MICRO-COMPROMISSOS, UMA VIA PARA O ENTENDIMENTO NOS RELACIONAMENTOS
Miguel Lucas
A semana passada li num jornal diário Português,
que os casais discutem à volta de 352 vezes por ano, o que quer dizer
“praticamente” todos os dias. E na grande maioria dessas vezes por questões
domésticas e/ou sexuais. Não afirmo que seja exatamente assim, estatísticas são
apenas isso, expressam comportamentos de uma amostra da população. No entanto,
quer por experiência própria, quer por outros estudos que já li, assim como
conversas que venho tendo com amigos e com pacientes em consulta, a realidade
das relações entre casais que vivem juntos não deve fugir muito às
estatísticas.
Por esta razão os micro-compromissos podem ser
considerados uma boa estratégia como tentativa de minimizar as discussões entre
casais.
“O que é que queres para jantar?
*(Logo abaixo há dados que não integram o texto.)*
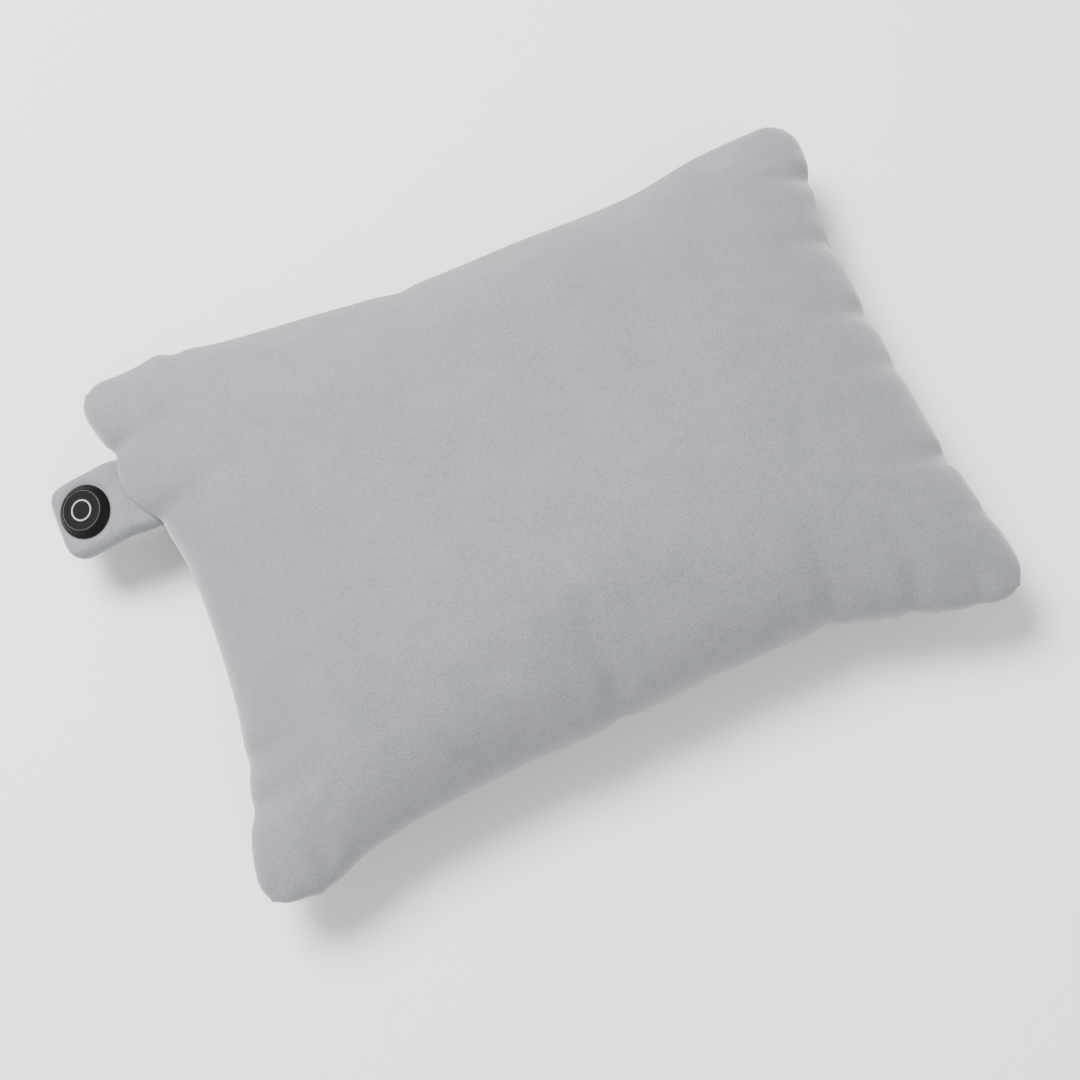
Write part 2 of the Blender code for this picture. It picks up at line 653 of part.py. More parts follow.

Pergunta o marido.
“Não sei, respondeu ela. O que é que queres?”
“Quer tal hambúrguer?”
“Não, eu não quero hambúrguer.”
“O que é que queres então?”
“Não sei bem, e se fosse massa.”
“Estou um pouco farto de massa. E se fosse Pizza?”
disse o marido.
“Eu apetece-me mesmo massa.”
TODOS NÓS FAZEMOS COMPROMISSOS PARA O BOM E/OU PARA
O MAU
Os problemas que minam os relacionamentos estão
quase sempre presentes desde o início. Estes são problemas típicos que
foram negligenciados ou conscientemente ignorados no calor da paixão, na
adrenalina da esperança e do desejo não se admitiu que interferissem no
estabelecimento da relação, mas que estavam esperando a paixão arrefecer, (o
que sempre acontece até certo ponto), para ressurgirem mais tarde como
possíveis barreiras para o relacionamento.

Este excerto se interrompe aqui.